Write every line of the material out exactly as shown.

Modeling code records
--- start ---

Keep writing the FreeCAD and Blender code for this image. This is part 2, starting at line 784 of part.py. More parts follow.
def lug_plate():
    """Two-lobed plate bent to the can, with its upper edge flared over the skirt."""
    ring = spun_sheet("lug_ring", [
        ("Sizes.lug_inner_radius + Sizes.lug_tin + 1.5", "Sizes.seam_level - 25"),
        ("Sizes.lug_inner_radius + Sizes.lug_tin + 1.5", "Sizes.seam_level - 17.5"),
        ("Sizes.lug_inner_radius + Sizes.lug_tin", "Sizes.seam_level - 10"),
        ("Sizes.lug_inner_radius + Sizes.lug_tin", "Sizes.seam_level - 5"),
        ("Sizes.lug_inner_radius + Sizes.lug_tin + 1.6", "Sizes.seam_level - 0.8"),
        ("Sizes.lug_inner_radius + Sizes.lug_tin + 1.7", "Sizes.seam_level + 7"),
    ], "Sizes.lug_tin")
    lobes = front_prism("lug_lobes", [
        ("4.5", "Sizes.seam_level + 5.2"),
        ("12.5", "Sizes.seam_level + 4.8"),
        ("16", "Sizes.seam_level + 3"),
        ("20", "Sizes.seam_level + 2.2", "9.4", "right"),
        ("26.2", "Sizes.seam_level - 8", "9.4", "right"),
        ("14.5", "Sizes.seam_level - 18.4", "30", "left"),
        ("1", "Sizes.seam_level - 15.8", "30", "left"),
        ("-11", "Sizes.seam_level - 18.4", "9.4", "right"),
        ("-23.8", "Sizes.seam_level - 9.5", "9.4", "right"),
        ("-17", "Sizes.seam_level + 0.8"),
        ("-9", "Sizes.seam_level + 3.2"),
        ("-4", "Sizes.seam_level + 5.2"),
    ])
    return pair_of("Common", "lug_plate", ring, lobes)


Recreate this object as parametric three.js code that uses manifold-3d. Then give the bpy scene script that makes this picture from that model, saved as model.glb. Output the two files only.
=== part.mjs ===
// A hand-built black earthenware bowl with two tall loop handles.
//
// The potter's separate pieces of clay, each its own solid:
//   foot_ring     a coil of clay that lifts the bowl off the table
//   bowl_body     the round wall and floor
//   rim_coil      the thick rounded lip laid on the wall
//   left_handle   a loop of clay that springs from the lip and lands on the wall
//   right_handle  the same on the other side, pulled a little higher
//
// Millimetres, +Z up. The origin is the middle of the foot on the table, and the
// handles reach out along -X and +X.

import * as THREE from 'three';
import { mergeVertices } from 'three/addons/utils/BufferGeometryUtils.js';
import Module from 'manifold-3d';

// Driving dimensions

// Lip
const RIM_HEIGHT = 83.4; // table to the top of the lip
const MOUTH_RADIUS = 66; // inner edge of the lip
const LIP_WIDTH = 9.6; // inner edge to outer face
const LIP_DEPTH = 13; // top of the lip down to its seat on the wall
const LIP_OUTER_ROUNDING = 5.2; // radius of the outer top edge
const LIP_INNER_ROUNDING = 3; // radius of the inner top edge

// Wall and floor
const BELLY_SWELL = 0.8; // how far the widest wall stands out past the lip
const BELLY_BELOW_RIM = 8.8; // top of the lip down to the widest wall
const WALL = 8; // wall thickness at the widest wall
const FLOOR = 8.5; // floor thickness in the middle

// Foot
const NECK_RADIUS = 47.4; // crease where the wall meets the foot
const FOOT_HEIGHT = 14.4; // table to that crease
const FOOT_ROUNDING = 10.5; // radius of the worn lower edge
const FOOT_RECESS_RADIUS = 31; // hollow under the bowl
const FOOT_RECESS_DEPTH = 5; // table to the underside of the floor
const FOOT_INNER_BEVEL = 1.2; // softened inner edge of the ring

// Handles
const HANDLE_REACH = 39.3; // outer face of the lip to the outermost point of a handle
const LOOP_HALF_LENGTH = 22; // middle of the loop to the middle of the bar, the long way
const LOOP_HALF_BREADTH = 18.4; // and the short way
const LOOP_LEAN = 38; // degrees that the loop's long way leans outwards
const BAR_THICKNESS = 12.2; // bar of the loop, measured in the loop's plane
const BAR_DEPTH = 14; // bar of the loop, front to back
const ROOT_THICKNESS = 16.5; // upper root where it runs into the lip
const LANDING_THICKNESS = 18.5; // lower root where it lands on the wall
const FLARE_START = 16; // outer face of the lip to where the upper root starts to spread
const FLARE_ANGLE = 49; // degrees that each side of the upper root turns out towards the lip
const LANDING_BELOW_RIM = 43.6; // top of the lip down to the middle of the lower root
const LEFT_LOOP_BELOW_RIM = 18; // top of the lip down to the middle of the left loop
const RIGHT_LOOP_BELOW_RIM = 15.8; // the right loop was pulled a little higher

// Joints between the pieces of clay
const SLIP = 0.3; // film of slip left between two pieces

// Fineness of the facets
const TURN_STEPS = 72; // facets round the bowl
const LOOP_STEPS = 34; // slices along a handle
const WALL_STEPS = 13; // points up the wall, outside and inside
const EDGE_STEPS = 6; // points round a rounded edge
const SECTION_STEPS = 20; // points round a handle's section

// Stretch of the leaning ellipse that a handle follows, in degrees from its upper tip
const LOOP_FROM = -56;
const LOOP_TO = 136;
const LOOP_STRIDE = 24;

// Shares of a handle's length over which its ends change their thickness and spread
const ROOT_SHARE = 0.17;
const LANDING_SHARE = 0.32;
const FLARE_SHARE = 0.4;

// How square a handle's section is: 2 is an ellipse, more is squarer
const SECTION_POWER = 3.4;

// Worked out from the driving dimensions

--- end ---

Finished task –
Keep writing the FreeCAD and Blender code for this image. This is part 2, starting at line 784 of part.py. More parts follow.
def lug_plate():
    """Two-lobed plate bent to the can, with its upper edge flared over the skirt."""
    ring = spun_sheet("lug_ring", [
        ("Sizes.lug_inner_radius + Sizes.lug_tin + 1.5", "Sizes.seam_level - 25"),
        ("Sizes.lug_inner_radius + Sizes.lug_tin + 1.5", "Sizes.seam_level - 17.5"),
        ("Sizes.lug_inner_radius + Sizes.lug_tin", "Sizes.seam_level - 10"),
        ("Sizes.lug_inner_radius + Sizes.lug_tin", "Sizes.seam_level - 5"),
        ("Sizes.lug_inner_radius + Sizes.lug_tin + 1.6", "Sizes.seam_level - 0.8"),
        ("Sizes.lug_inner_radius + Sizes.lug_tin + 1.7", "Sizes.seam_level + 7"),
    ], "Sizes.lug_tin")
    lobes = front_prism("lug_lobes", [
        ("4.5", "Sizes.seam_level + 5.2"),
        ("12.5", "Sizes.seam_level + 4.8"),
        ("16", "Sizes.seam_level + 3"),
        ("20", "Sizes.seam_level + 2.2", "9.4", "right"),
        ("26.2", "Sizes.seam_level - 8", "9.4", "right"),
        ("14.5", "Sizes.seam_level - 18.4", "30", "left"),
        ("1", "Sizes.seam_level - 15.8", "30", "left"),
        ("-11", "Sizes.seam_level - 18.4", "9.4", "right"),
        ("-23.8", "Sizes.seam_level - 9.5", "9.4", "right"),
        ("-17", "Sizes.seam_level + 0.8"),
        ("-9", "Sizes.seam_level + 3.2"),
        ("-4", "Sizes.seam_level + 5.2"),
    ])
    return pair_of("Common", "lug_plate", ring, lobes)


Recreate this object as parametric three.js code that uses manifold-3d. Then give the bpy scene script that makes this picture from that model, saved as model.glb. Output the two files only.
=== part.mjs ===
// A hand-built black earthenware bowl with two tall loop handles.
//
// The potter's separate pieces of clay, each its own solid:
//   foot_ring     a coil of clay that lifts the bowl off the table
//   bowl_body     the round wall and floor
//   rim_coil      the thick rounded lip laid on the wall
//   left_handle   a loop of clay that springs from the lip and lands on the wall
//   right_handle  the same on the other side, pulled a little higher
//
// Millimetres, +Z up. The origin is the middle of the foot on the table, and the
// handles reach out along -X and +X.

import * as THREE from 'three';
import { mergeVertices } from 'three/addons/utils/BufferGeometryUtils.js';
import Module from 'manifold-3d';

// Driving dimensions

// Lip
const RIM_HEIGHT = 83.4; // table to the top of the lip
const MOUTH_RADIUS = 66; // inner edge of the lip
const LIP_WIDTH = 9.6; // inner edge to outer face
const LIP_DEPTH = 13; // top of the lip down to its seat on the wall
const LIP_OUTER_ROUNDING = 5.2; // radius of the outer top edge
const LIP_INNER_ROUNDING = 3; // radius of the inner top edge

// Wall and floor
const BELLY_SWELL = 0.8; // how far the widest wall stands out past the lip
const BELLY_BELOW_RIM = 8.8; // top of the lip down to the widest wall
const WALL = 8; // wall thickness at the widest wall
const FLOOR = 8.5; // floor thickness in the middle

// Foot
const NECK_RADIUS = 47.4; // crease where the wall meets the foot
const FOOT_HEIGHT = 14.4; // table to that crease
const FOOT_ROUNDING = 10.5; // radius of the worn lower edge
const FOOT_RECESS_RADIUS = 31; // hollow under the bowl
const FOOT_RECESS_DEPTH = 5; // table to the underside of the floor
const FOOT_INNER_BEVEL = 1.2; // softened inner edge of the ring

// Handles
const HANDLE_REACH = 39.3; // outer face of the lip to the outermost point of a handle
const LOOP_HALF_LENGTH = 22; // middle of the loop to the middle of the bar, the long way
const LOOP_HALF_BREADTH = 18.4; // and the short way
const LOOP_LEAN = 38; // degrees that the loop's long way leans outwards
const BAR_THICKNESS = 12.2; // bar of the loop, measured in the loop's plane
const BAR_DEPTH = 14; // bar of the loop, front to back
const ROOT_THICKNESS = 16.5; // upper root where it runs into the lip
const LANDING_THICKNESS = 18.5; // lower root where it lands on the wall
const FLARE_START = 16; // outer face of the lip to where the upper root starts to spread
const FLARE_ANGLE = 49; // degrees that each side of the upper root turns out towards the lip
const LANDING_BELOW_RIM = 43.6; // top of the lip down to the middle of the lower root
const LEFT_LOOP_BELOW_RIM = 18; // top of the lip down to the middle of the left loop
const RIGHT_LOOP_BELOW_RIM = 15.8; // the right loop was pulled a little higher

// Joints between the pieces of clay
const SLIP = 0.3; // film of slip left between two pieces

// Fineness of the facets
const TURN_STEPS = 72; // facets round the bowl
const LOOP_STEPS = 34; // slices along a handle
const WALL_STEPS = 13; // points up the wall, outside and inside
const EDGE_STEPS = 6; // points round a rounded edge
const SECTION_STEPS = 20; // points round a handle's section

// Stretch of the leaning ellipse that a handle follows, in degrees from its upper tip
const LOOP_FROM = -56;
const LOOP_TO = 136;
const LOOP_STRIDE = 24;

// Shares of a handle's length over which its ends change their thickness and spread
const ROOT_SHARE = 0.17;
const LANDING_SHARE = 0.32;
const FLARE_SHARE = 0.4;

// How square a handle's section is: 2 is an ellipse, more is squarer
const SECTION_POWER = 3.4;

// Worked out from the driving dimensions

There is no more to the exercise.